The above circuit is designed using the inductor and capacitor as we have already discussed the upper hand of the LC filter over the RC filter, so we will design the bandpass filter using the inductor.

step1: for LPF
L2 = 10 nH  (assumed) & C2 = 0.395 nF (using formula).

step2: for HPf
L1 = 10 nF & C1 = 0.395 nF

(for both LPF and HPF the values came out to be same because for LC filters formula for finding L&C is same only the position of inductor and capacitor interchanges “look fig.”)

 

Design a narrow bandpass filter having Centre frequency Fc=100Mhz?

Use narrow band pass filter circuit,

Fc=1/2π.sqrt(LC)

Here, the only frequency value is given then how can we calculate the value of L & C ?

-You have to assume the value of any one component either it is an inductor ‘L’ or a capacitor ‘C’.

-Let’s assume, C=1.58 nF (assume the standard value which is available to you)

-then using formula, find L, it came out to be 1.56 nH.

Hence, the circuit is completed. (see image for schematic)

4th order bandpass filter and 5th order Bandpass filter:

The effect of the orders of filters on the response is displayed in the image below.
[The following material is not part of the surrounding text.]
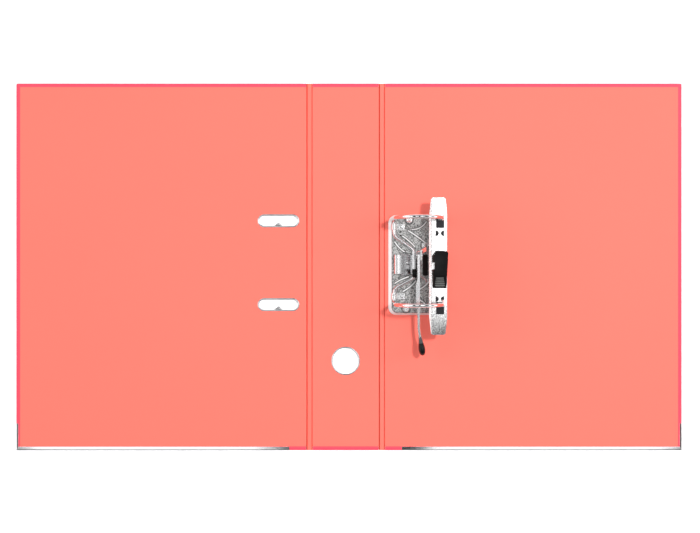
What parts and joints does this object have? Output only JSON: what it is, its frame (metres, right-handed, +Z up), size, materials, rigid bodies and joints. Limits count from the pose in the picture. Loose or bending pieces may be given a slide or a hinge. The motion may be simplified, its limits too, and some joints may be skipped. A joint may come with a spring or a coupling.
{
  "type": "lever arch file",
  "caption": "Two-hole lever arch file lying open: hinged covers and spine, a lever-worked arch mechanism and a sliding paper clamp.",
  "frame": {"origin": "centre of the open file's footprint, on the surface it lies on", "axes": "+X from the front cover across the spine to the back cover, +Y from the railed bottom edges to the top edges, +Z up out of the inside"},
  "size_m": [0.6356, 0.3504, 0.0742],
  "materials": {
    "board": "grey chipboard core",
    "wrap": "satin embossed plastic film",
    "liner": "matte laid paper",
    "hinge": "satin film bonded to paper",
    "rail": "bright nickel plate",
    "wire": "polished nickel plate",
    "plate": "satin zinc plate",
    "bright_steel": "nickel plate",
    "strip_steel": "blackened spring steel",
    "lever_steel": "nickel plate",
    "tip_plastic": "smooth black dip coating",
    "black_plastic": "fine matte moulding",
    "roller_plastic": "smooth moulding"
  },
  "bodies": {
    "back_cover": {"back_board": "board", "back_wrap": "wrap", "back_liner": "liner", "back_edge_rail": "rail", "back_hinge_web": "hinge", "base_plate": "plate", "base_rivets": "bright_steel", "post_upper": "wire", "post_lower": "wire", "axle_clip_upper": "bright_steel", "axle_clip_lower": "bright_steel", "clip_rivets": "bright_steel", "leaf_spring": "lever_steel", "lever_bracket": "lever_steel", "lever_pivot": "lever_steel"},
    "spine": {"spine_board": "board", "spine_wrap": "wrap", "spine_liner": "liner", "finger_ring": "rail", "front_hinge_web": "hinge"},
    "front_cover": {"front_board": "board", "front_wrap": "wrap", "front_liner": "liner", "front_edge_rail": "rail", "slot_eyelet_upper": "rail", "slot_eyelet_lower": "rail"},
    "arches": {"arch_wire": "wire"},
    "lever": {"lever_arm": "lever_steel", "lever_tip": "tip_plastic", "roller_pin": "lever_steel"},
    "roller": {"roller": "roller_plastic"},
    "paper_clamp": {"clamp_bar": "bright_steel", "latch_bracket": "bright_steel", "latch_pin": "bright_steel"},
    "lock_strip": {"lock_strip": "strip_steel"},
    "latch": {"latch_lever": "black_plastic"}
  },
  "joints": [
    {"name": "spine_fold", "type": "hinge", "parent": "back_cover", "child": "spine", "pos_m": [0.0313, 0, 0.0008], "axis": [0, -1, 0], "range_deg": [-90, 0], "deforming": ["back_hinge_web"]},
    {"name": "front_cover_fold", "type": "hinge", "parent": "spine", "child": "front_cover", "pos_m": [-0.0378, 0, 0.0008], "axis": [0, -1, 0], "range_deg": [-90, 0], "deforming": ["front_hinge_web"]},
    {"name": "lever_lift", "type": "hinge", "parent": "back_cover", "child": "lever", "pos_m": [0.0652, 0.0105, 0.02], "axis": [-1, 0, 0], "range_deg": [0, 80]},
    {"name": "arch_swing", "type": "hinge", "parent": "back_cover", "child": "arches", "pos_m": [0.043, 0.0053, 0.0075], "axis": [0, -1, 0], "range_deg": [0, 65]},
    {"name": "roller_spin", "type": "hinge", "parent": "lever", "child": "roller", "pos_m": [0.06175, -0.006, 0.01405], "axis": [-1, 0, 0], "continuous": true},
    {"name": "clamp_slide", "type": "slide", "parent": "back_cover", "child": "paper_clamp", "axis": [0, 0, 1], "range_m": [-0.024, 0.006]},
    {"name": "latch_press", "type": "hinge", "parent": "paper_clamp", "child": "latch", "pos_m": [0.0836, 0.009, 0.0414], "axis": [1, 0, 0], "range_deg": [0, 8]},
    {"name": "lock_slide", "type": "slide", "parent": "paper_clamp", "child": "lock_strip", "axis": [0, 1, 0], "range_m": [-0.002, 0], "stiffness_N_per_m": 150, "springref_m": 0.003}
  ],
  "couplings": [
    {"joint": "arch_swing", "follows": "lever_lift", "ratio": 0.8125},
    {"joint": "latch_press", "follows": "lock_slide", "rad_per_m": -69.8}
  ]
}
Just observe the attenuation of the pass frequency and stop frequencies.

• The attenuation roll-off of each is different in different orders of filters.
• The picture is showing 1st order bandpass filter, 2nd order bandpass filter, 4th order bandpass filter, 5th order bandpass filter.
• 1st order filter has -20dB/decade gain roll-off than that of -40dB/ decade for 2nd order filter and so on.
• The order of the filter is achieved by cascading the number of stages of the same filter and sometimes using modern topologies.

Application of Band Pass Filter:

1) Radio transmitter and receiver widely use BPF.

2) Optimization of signal to noise ratio so as to reduce the probability of error in the receiver.

3) In almost every Audio Tone control circuit to increase or decrease the tone in the music.

4) It is an important circuit in demodulators in the receiver circuit.

5) Band selection in FM radio receivers, also in mobile communication systems.

6) In pre-emphasis and de-emphasis circuits to increase S/N.

7) In RADAR to transmit signals in a different spectrum.